The controversy over water rights and use is not a new one in the West. Greg Hobbs – an associate justice on the Colorado Supreme Court, a legal expert and writer on water issues, and a sometime visitor to the Ozarks – once told me they had two main types of cases before their court: murder and water. I suspect on occasion the two may be joined in a single case.

The current issue in Colorado pits fishing lodge owners who cater to trout fishermen against floaters who disrupt the relative serenity and concentration of fly fishing.

Of the floaters, one lodge owner says, “They come bopping right on through … going over the dam I built for the fish, yelling ‘Whee!’ I’ve got 60 boats a day doing that. My guests are unhappy.”
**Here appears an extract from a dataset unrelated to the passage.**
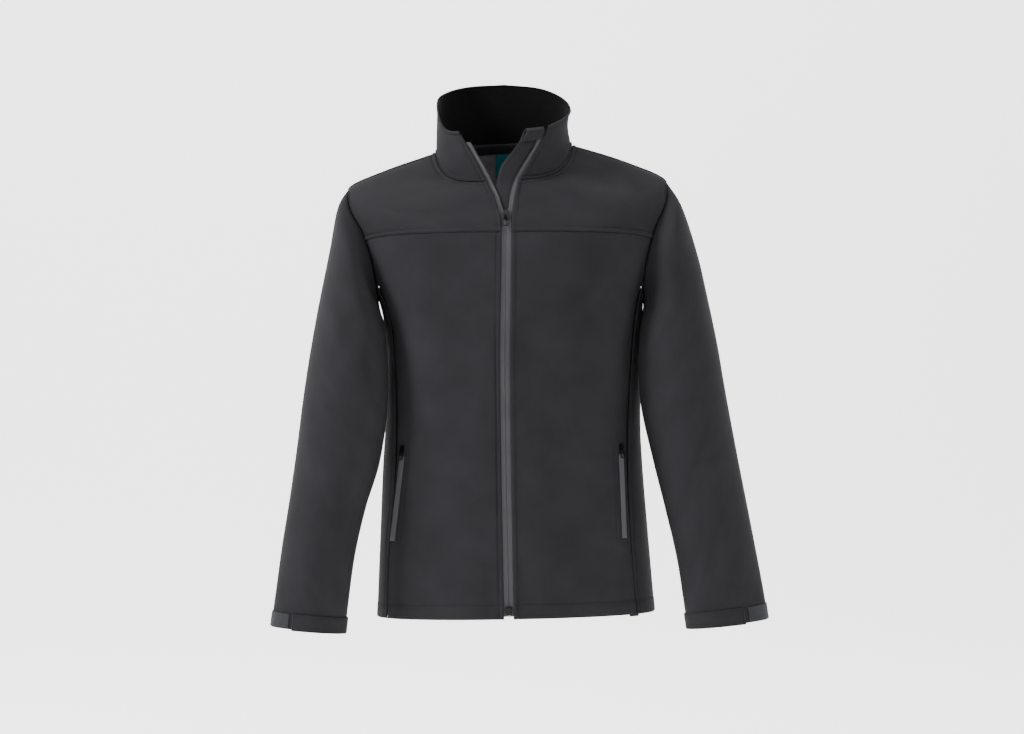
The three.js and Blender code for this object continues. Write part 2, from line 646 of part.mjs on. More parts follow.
function pullGeometry() {
  const { length, bar, width, wire } = PULL;
  const drop = (inset) => {
    const path = new THREE.Path();
    const half = width / 2 - inset;
    const top = bar / 2 - inset * 0.7;
    path.moveTo(-top, -inset);
    path.lineTo(top, -inset);
    path.quadraticCurveTo(half, -length * 0.5, half, -length * 0.68);
    path.quadraticCurveTo(half, -length + inset, 0, -length + inset);
    path.quadraticCurveTo(-half, -length + inset, -half, -length * 0.68);
    path.quadraticCurveTo(-half, -length * 0.5, -top, -inset);
    return path.getPoints(5).slice(0, -1);
  };
  const ring = new THREE.Shape(drop(0));
  ring.holes.push(new THREE.Path(drop(wire).reverse()));
  return new THREE.ExtrudeGeometry(ring, { depth: wire, bevelEnabled: false })
    .translate(0, wire / 2, -wire / 2).rotateX(Math.PI / 2);
}

const END_BOX = { width: 9, height: 12, depth: 4.2, level: -674, sink: 1.6 };
const endBoxGeometry = () => new RoundedBoxGeometry(END_BOX.width, END_BOX.depth, END_BOX.height, 1, 1);

// Finishes
const finish = (color, roughness) => new THREE.MeshStandardMaterial({ color, roughness, metalness: 0 });
const finishes = {
  softshell: () => finish(0x343335, 0.85),
  facing: () => finish(0x141314, 0.95),
  lining: () => finish(0x3f3f41, 0.9),
  label: () => finish(0x0e4245, 0.7),
  tape: () => finish(0x4b4b4d, 0.6),
  trim: () => finish(0x151516, 0.35),
};

const jacket = new THREE.Group();
function addPiece(name, geometry, material) {
  const mesh = new THREE.Mesh(geometry, material());
  mesh.name = name;
  jacket.add(mesh);
  return mesh;
}

// A slider and its pull, set on a tape whose outer face stands at the given height
function addZipPull(name, x, level, tapeHeight, scale) {
  const seat = tapeHeight + SEAM_GAP;
  const barHeight = (SLIDER.plate + PULL.wire / 2 + PULL.lift) * scale;
  const slider = addPiece(`${name}_slider`, sliderGeometry().scale(scale, scale, scale), finishes.trim);
  placeOn(slider, x, level, seat);
  const pull = addPiece(`${name}_pull`, pullGeometry().scale(scale, scale, scale), finishes.trim);
  placeOn(pull, x, level, seat + barHeight);
}

for (const side of [-1, 1]) {
  const name = sideName(side);
  addPiece(`front_${name}`, wall(trimmed(frontGrid(side)), CLOTH), finishes.softshell);
  addPiece(`yoke_${name}`, wall(trimmed(yokeGrid(side)), CLOTH), finishes.softshell);
  addPiece(`side_panel_${name}`, wall(trimmed(sidePanelGrid(side)), CLOTH), finishes.softshell);
  for (const length of SLEEVE_LENGTHS) {
    addPiece(`sleeve_${length.name}_${name}`,
      wall(sleeveGrid(side, length), CLOTH, 0, true), finishes.softshell);
  }
  addPiece(`cuff_strap_${name}`,
    wall(cuffGrid(side, CUFF.strapFrom, CUFF.strapTo, -CUFF.drop, CUFF.height - CUFF.drop),
      STRAP, STRAP + SEAM_GAP), finishes.softshell);
  addPiece(`cuff_patch_${name}`,
    wall(cuffGrid(side, CUFF.patchFrom, CUFF.patchTo, 1, CUFF.height - 3),
      TAPE, TAPE + SEAM_GAP), finishes.trim);
  addPiece(`zip_tape_${name}`, wall(tapeGrid(side), TAPE, -CLOTH - TAPE_DEPTH), finishes.tape);
}
addPiece('back', wall(trimmed(backGrid()), CLOTH), finishes.softshell);
addPiece('collar', wall(trimmed(collarGrid(0, 1)), CLOTH), finishes.softshell);
addPiece('collar_facing',
  wall(trimmed(collarGrid(COLLAR_FACING_INSET, 0.985)), FACING, -CLOTH - LAYER_GAP), finishes.facing);
addPiece('neck_lining', wall(neckLiningGrid(), FACING, -CLOTH - SEAM_GAP), finishes.lining);
addPiece('neck_label', wall(labelGrid(), LABEL, -CLOTH - FACING - SEAM_GAP - LAYER_GAP), finishes.label);
addPiece('zip_guard', wall(guardGrid(), GUARD), finishes.softshell);

const zipCentre = (level) => (valueAt(OPENING, 'level', 'left', level)
  + valueAt(OPENING, 'level', 'right', level)) / 2;
placeOn(addPiece('zip_end_box', endBoxGeometry(), finishes.trim),
  zipCentre(END_BOX.level), END_BOX.level, -CLOTH - TAPE_DEPTH + SEAM_GAP + END_BOX.depth / 2);
addZipPull('main', zipCentre(MAIN_SLIDER_LEVEL), MAIN_SLIDER_LEVEL, -CLOTH - TAPE_DEPTH, 1);

for (const pocket of POCKETS) {
  const name = sideName(pocket.side);
  addPiece(`pocket_tape_${name}`, wall(pocketTapeGrid(pocket), TAPE, TAPE + SEAM_GAP), finishes.tape);
  addZipPull(`pocket_${name}`, pocket.topX, pocket.sliderZ, SEAM_GAP, POCKET_PULL_SCALE);
}

export default jacket;
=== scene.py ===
"""Dresses the softshell jacket: finer cloth shells, seams, stitching, zip coils and finishes.

The cloth's shape is worked out in millimetres by the same sections as the solids, and each
piece is put in its place in metres. The front faces -Y and the wearer's left arm is on +X.
"""

import logging
import math
from dataclasses import dataclass, field
from enum import Enum
from typing import Callable

import bmesh
import bpy
import numpy as np
from mathutils import Matrix, Vector


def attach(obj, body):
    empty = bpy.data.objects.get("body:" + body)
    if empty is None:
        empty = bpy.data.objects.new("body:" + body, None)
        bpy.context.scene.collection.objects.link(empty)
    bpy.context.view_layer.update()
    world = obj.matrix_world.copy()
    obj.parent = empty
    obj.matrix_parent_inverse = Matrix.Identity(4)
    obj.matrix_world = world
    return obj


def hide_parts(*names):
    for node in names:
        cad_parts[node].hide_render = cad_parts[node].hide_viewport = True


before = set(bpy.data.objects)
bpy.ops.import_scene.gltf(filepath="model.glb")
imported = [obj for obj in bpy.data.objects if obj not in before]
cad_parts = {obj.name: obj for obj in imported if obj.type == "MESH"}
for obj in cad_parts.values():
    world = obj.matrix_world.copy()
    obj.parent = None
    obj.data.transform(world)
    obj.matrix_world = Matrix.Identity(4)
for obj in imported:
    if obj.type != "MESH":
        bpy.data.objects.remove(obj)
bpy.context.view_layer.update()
log = logging.getLogger("jacket")

MM = 0.001

# Thicknesses, in millimetres
CLOTH = 2.0
FACING = 1.0
TAPE = 0.8
GUARD = 1.4
LABEL = 0.6
STRAP = 1.6
BINDING = 0.4
NECK_BINDING = 0.5
# Gaps between neighbours in a seam, between layers, and from a front down to its zip tape
SEAM_GAP = 0.3
LAYER_GAP = 0.7
TAPE_DEPTH = 0.7

# Levels on the body's skin, in millimetres, and places round the armhole, in degrees
HEM_LEVEL = -686.0
SHOULDER_LEVEL = -46.0
NECK_LEVEL = 8.0
YOKE_FRONT_LEVEL = -120.0
ARMHOLE_LEVEL = -130.5
ARMHOLE_HALF_HEIGHT = 84.5
ARMHOLE_HALF_ANGLE = 26.0
SIDE_SEAM_TURN = 135.0
YOKE_TURN = 90.0
SLEEVE_SET_OUT = 0.45


class Side(Enum):
    """A side of the jacket as the picture shows it, with the sign of its X."""

    LEFT = -1
    RIGHT = 1

    @property
    def label(self) -> str:
        """Gives the side's word in the names of pieces."""
        return self.name.lower()


def table(columns: str, rows: list[list[float]]) -> dict[str, np.ndarray]:
    """Turns rows with named columns into one array for each column.

    Args:
        columns: The columns' names, with spaces between them.
        rows: One row for each section or fold.

    Returns:
        The columns by name.
    """
    return dict(zip(columns.split(), np.array(rows, dtype=float).T))


BODY = table("level front_z back_z roll centre half front back power", [
    [-686, -686, -690, 0.02, 12, 208, 128, 118, 2.3],
    [-560, -560, -562, 0.015, 9, 200, 131, 114, 2.35],
    [-460, -460, -461, 0.01, 7, 194, 132, 110, 2.4],
    [-350, -350, -350, 0.005, 8, 188, 134, 112, 2.4],
    [-256, -256, -254, 0, 8, 190, 136, 118, 2.4],
    [-200, -200, -196, 0, 3, 204, 131, 120, 2.4],
    [-120, -120, -108, 0.01, 1, 234, 110, 115, 2.4],
    [-46, -84, -44, 0.024, -1, 238, 92, 98, 2.3],
    [-17, -62, -12, 0.035, -3, 178, 84, 80, 2.15],
    [8, -43, 14, 0.055, -6, 102, 75, 64, 2],
])
OPENING = table("level left right", [
    [-686, -5.2, 8.3], [-338, -11, 2.5], [-120, -9, 4.5], [-75, -10, 4.5],
    [-46, -14, 6.5], [-17, -21, 10], [8, -30, 15],
])
SIDE_SEAM = table("level left right", [
    [-686, -178, 190], [-600, -176, 183], [-480, -166, 176], [-400, -163, 175],
    [-330, -165, 178], [-262, -171, 183], [-222, -182, 190], [-190, -195, 201],
])
RIM = table("angle z", [
    [-180, 112], [-150, 108], [-120, 97], [-90, 80], [-75, 56], [-60, 36], [-38, 30],
    [0, 32], [36, 38], [50, 45], [75, 61], [90, 70], [120, 90], [150, 106], [180, 112],
])
COLLAR_CENTRE, COLLAR_HALF, COLLAR_FRONT, COLLAR_BACK = -6.0, 100.0, 84.0, 72.0
COLLAR_POWER, COLLAR_WAIST, COLLAR_FACING_INSET = 2.2, 2.5, 5.0
COLLAR_EDGE = table("rise left right", [
    [0, -30, 15], [0.33, -43, 31], [0.67, -57, 48], [1, -71, 59],
])
GUARD_BODY = table("level left right", [
    [-680, -10, 22], [-338, -16, 16], [-120, -14, 18], [-75, -14, 15], [-46, -16, 14], [8, -17, 16],
])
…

Like most states, Colorado’s constitution provides that the rivers of the state are a public resource and thus available for public use and enjoyment. At the same time, and again like most states, riparian landowners can lay claim to the bottom and banks of a stream. Thus a person wading in a stream or stepping on a bank could, in an extreme case, be construed as trespassing. Conveyance in a raft or boat on the river would meet constitutional muster. The issue is a hot one in Colorado, however, with legislation now being considered to clarify water use rights and a court decision down the road (or river) possible.

Although there is no issue in the Ozarks equivalent to that in Colorado right now, these kinds of conflicts involving water use are not unknown. The legal framework here is much the same as in Colorado, with riparian ownership and use rights lodged largely in case law. There have been, and occasionally still on occasion may be, issues involving conflicts between floaters on Ozark streams and adjacent landowners.

Floaters camping on gravel bars occasionally may be confronted by landowners not wanting them there. Summer floaters of a crude and oafish sort may throw beer cans in the river, talk loudly and obnoxiously, and litter gravel bars and banks with trash. Landowners will rightly be aggravated by these behaviors that do nothing to promote harmonious use of our rivers and streams. As a riparian myself on the lower James River, I’ve often thought about stationing a troll along the river to monitor our summer floaters! The problems have never been severe, though, and I’ll likely resist the temptation.

Thankfully, we do not have problems of the intensity as those now reported in our neighbor to the west.

The long-term solution is thoughtful consideration and sensitivity by floaters and landowners alike. We have a wonderful resource in the Ozarks which can be shared for all of us to use and enjoy.